EXERCISE AIM: Search the records below for the word "picks". Pull out each line that has it.

(A run of records)
┄┄┄┄┄┄
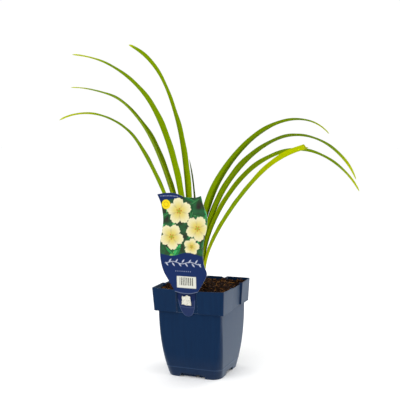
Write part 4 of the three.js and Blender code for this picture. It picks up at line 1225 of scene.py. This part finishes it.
# %% Foliage and flowers
# Each flower's middle, radius and turn.
BLOSSOMS = (((-9, 246), 19.0, 0.4), ((18.5, 222), 18.0, 1.1), ((-21.5, 209), 18.5, 2.3),
            ((9, 196), 12.0, 0.1))
SPRIGS, SPRIG_LOW, SPRIG_HIGH = 46, (-44, 182), (34, 272)


def flower_bed(x, z):
    """Blotches of brown and green from noise, then leaves at random, each with one half in shade and a
    pale rib, then the flowers."""
    leafy = 0.5 + 0.5 * value_noise(x, z, 7.0, 41)
    shadow = 0.5 + 0.5 * value_noise(x, z, 4.0, 42)
    picture = mix(tone("#1c1512")[0], tone("#186a3a")[0], leafy[..., None])
    picture = mix(picture, tone("#2b1a1c")[0], 0.6 * shadow[..., None])
    random = np.random.default_rng(43)
    greens = tone("#147a3c", "#249650", "#0c5a2c", "#4cae64", "#206434", "#6ea84a")
    for _ in range(SPRIGS):
        centre = random.uniform(SPRIG_LOW, SPRIG_HIGH)
        length, turn = random.uniform(5, 12), random.uniform(0, 3.1)
        cover, across = leaf_motif(x, z, centre, length, turn)
        green = greens[random.integers(len(greens))] * np.where(across > 0, 1.0, 0.55)[..., None]
        green = mix(green, tone("#86b878")[0], 0.5 * smooth(0.08, 0.02, np.abs(across))[..., None])
        picture = lay(picture, green, cover * 0.95)
    for centre, radius, turn in BLOSSOMS:
        picture = blossom(picture, x, z, centre, radius, turn)
    return picture


print("flowers and leaves on the card:", len(BLOSSOMS), "and", SPRIGS)

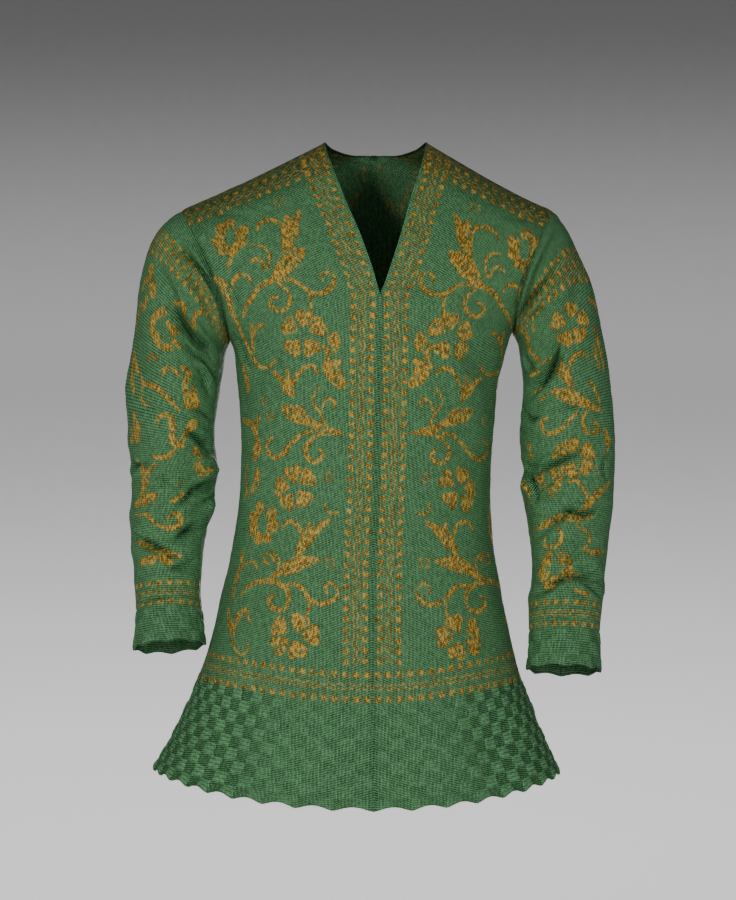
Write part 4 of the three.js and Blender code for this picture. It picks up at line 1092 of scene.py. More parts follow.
@dataclass
class BodyHalf:
    """Half of the body's front or back, from the middle to the side."""

    side: Side
    face: Face
    columns: int = 176
    basket_rows: int = 84
    plain_rows: int = 200
    armhole_rows: int = 132
    edge_bead: float = 0.7  # the knitted edging of the opening stands out by this
    edge_width: float = 4.2
    edge_wall: float = 0.8  # the wall is this thin where a sleeve is sewn on
    gather: float = 0.5  # how much closer the columns are at the middle
    hem_ripple: float = 0.9
    neck_fill: float = 2.4
    shoulder_border: float = 62.5  # how far down the border reaches at the neck

    def levels(self) -> Array:
        """The rows' levels, from the hem up."""
        basket = -np.linspace(1, BASKET_START, self.basket_rows, endpoint=False)
        plain = -np.linspace(BASKET_START, 0, self.plain_rows, endpoint=False)
        return np.concatenate([basket, plain, np.linspace(0, ARMHOLE_STEPS, self.armhole_rows + 1)])

    def shares(self) -> Array:
        """The columns' shares of the way to the side."""
        even = np.linspace(0, 1, self.columns + 1)
        return (even + self.gather * even**2) / (1 + self.gather)

    def neck_row(self) -> int:
        """The row where the back's two halves part."""
        steps = self.armhole_rows * BACK_NECK_STEP // ARMHOLE_STEPS
        return self.basket_rows + self.plain_rows + steps

    def panel(self) -> Panel:
        """The panel, with its creases, relief and layout."""
        level, u = self.levels(), self.shares()
        points = body_points(self.side, self.face, level, u)
        level, u = np.meshgrid(level, u, indexing="ij")
        front = self.face is Face.FRONT
        across, along = walk(points, 1), walk(points[::-1], 0)[::-1]
        column = u * HEM_BLOCKS[self.side]
        basket = (-level - BASKET_START) / (1 - BASKET_START)
        row = np.clip(basket, 0, 1) * HEM_BLOCK_ROWS
        seam = across[:, -1:] - across
        open_edge = ramp(8.9, 9.4, level) if self.face is Face.BACK else 1.0

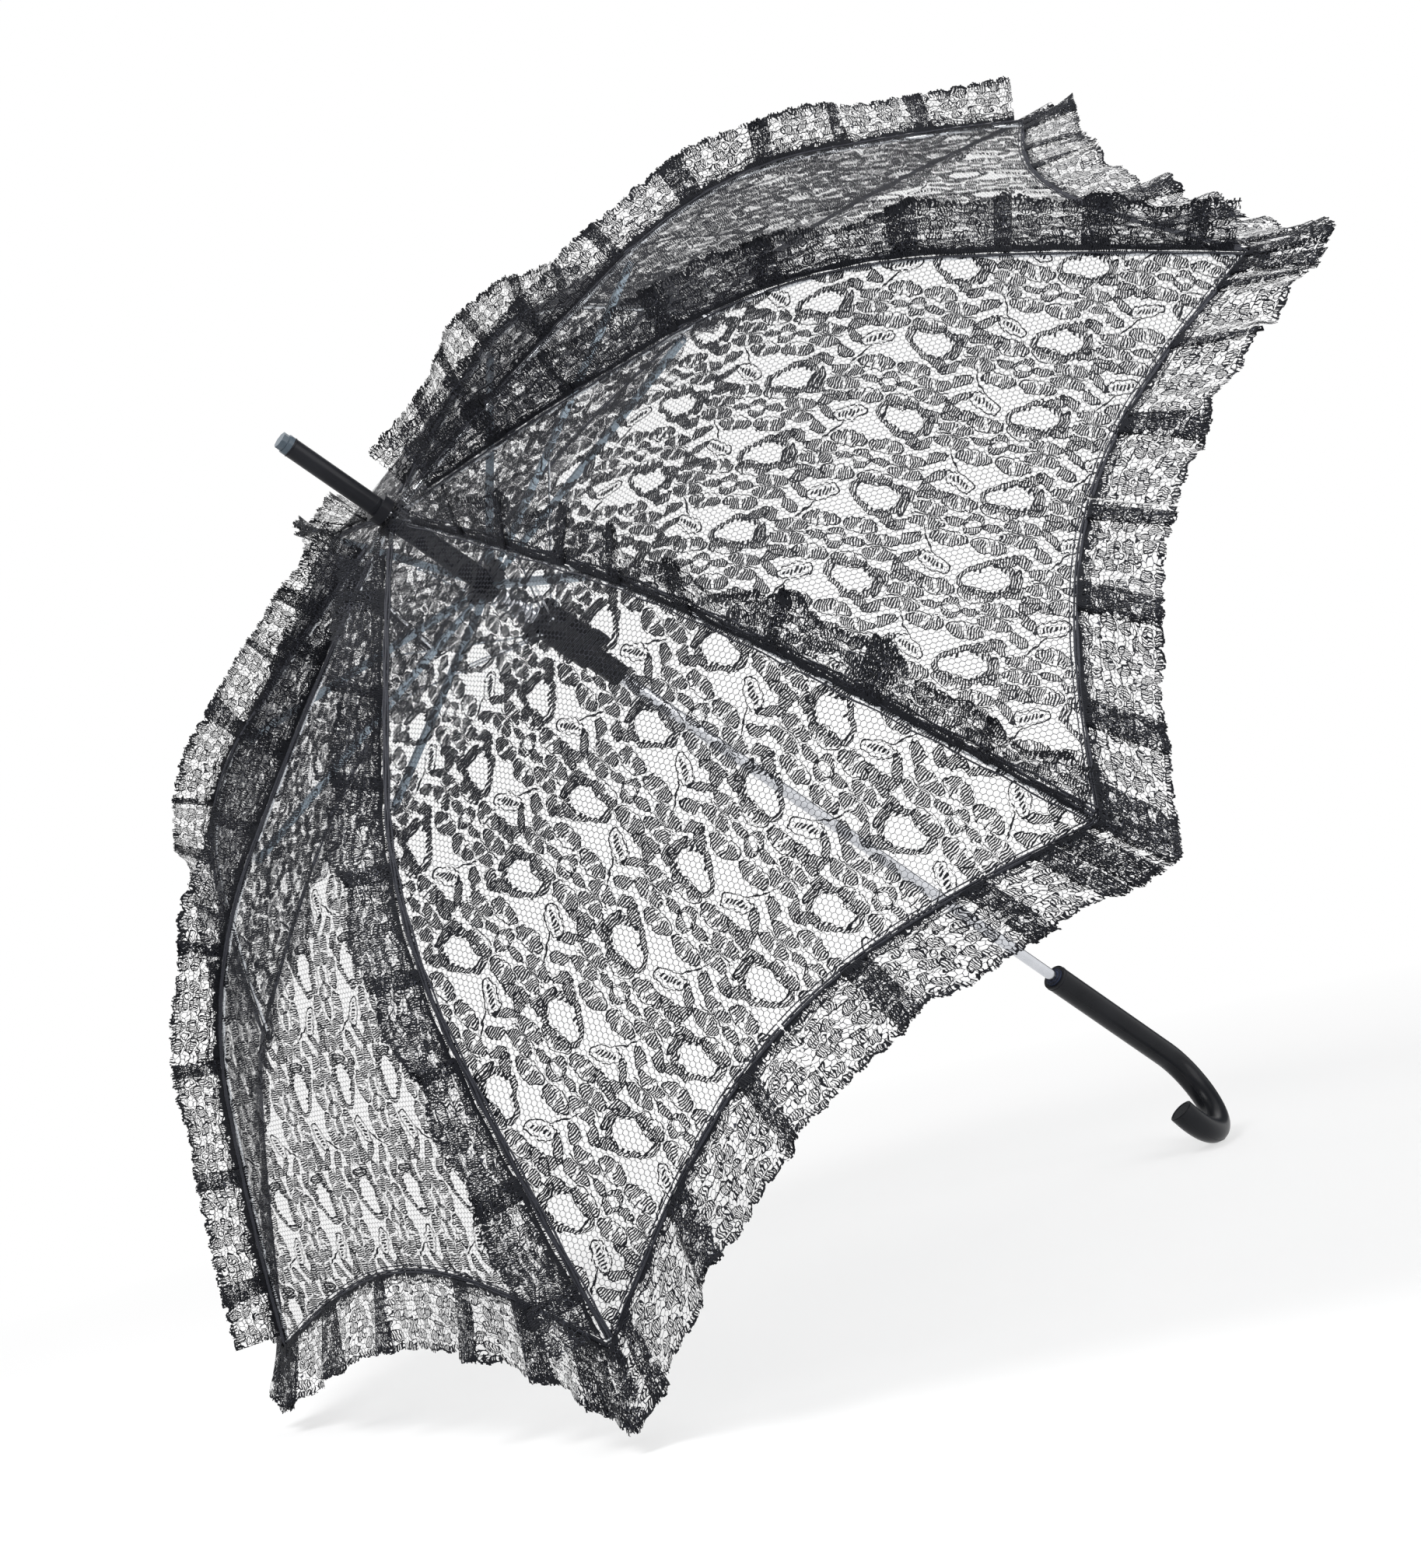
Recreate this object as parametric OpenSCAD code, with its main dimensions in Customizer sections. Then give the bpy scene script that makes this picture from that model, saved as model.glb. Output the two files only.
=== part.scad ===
// Hook-handled stick parasol with an eight-rib folding frame and a lace canopy.
// Millimetres. The stick runs along +Z. The origin is on its axis, at the middle of the grip.

/* [Canopy] */
// Radius from the stick's axis to a rib tip
canopy_r = 470; // [420:5:520]
// Height of the rib tips above the grip
tip_z = 413; // [400:1:430]
// Height of the rib pivots in the crown
crown_z = 642; // [625:1:655]
// Slope of a rib where it leaves the crown, in degrees below level
slope_crown = 7.4; // [6:0.1:9]
// Slope of a rib halfway out, where its bend ends
slope_bend = 43; // [41:1:45]
// Slope of a rib at its tip
slope_tip = 48; // [46:1:52]
// Diameter of a rib wire
rib_d = 2.6; // [2.2:0.1:3]
// Depth of the scallop in the hem between two ribs, as a share of the outer bow
scallop = 0.25; // [0.1:0.05:0.3]
// Inward pull of the lace at mid-gore
gore_pull = 0.012; // [0:0.002:0.02]
// Height of the ruffle that stands along each rib
rib_ruffle_h = 30; // [20:1:36]
// Width of the ruffle round the hem
hem_ruffle_w = 46; // [36:1:50]

/* [Frame] */
// Distance of the stretcher hinges from the axis
hinge_r = 215; // [205:1:225]
// Height of the stretcher hinges
hinge_z = 601; // [599:1:603]
// Height of the stretchers' inner pivots
slider_z = 571; // [569:1:573]
// Height of the ties' inner pivots
runner_z = 528; // [524:1:531]
// Distance of the inner pivots from the axis
pivot_r = 14.5; // [14.2:0.1:15]
// Distance along a stretcher from its inner pivot to its tie
tie_reach = 80; // [70:1:90]
// Width of a stretcher channel
channel_w = 4; // [3.8:0.1:4.2]

/* [Stick] */
// Diameter of the stick
stick_d = 8; // [7.6:0.1:8.2]
// Height of the top of the ferrule
ferrule_top = 725; // [715:1:735]
// Length of the ferrule, end cap included
ferrule_l = 70; // [60:1:74]
// Diameter of the ferrule
ferrule_d = 12; // [11.6:0.1:12.4]

/* [Handle] */
// Diameter of the handle
handle_d = 19; // [18:0.5:21]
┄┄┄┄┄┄
COMPLETE RESPONSE:
Write part 4 of the three.js and Blender code for this picture. It picks up at line 1225 of scene.py. This part finishes it.
Write part 4 of the three.js and Blender code for this picture. It picks up at line 1092 of scene.py. More parts follow.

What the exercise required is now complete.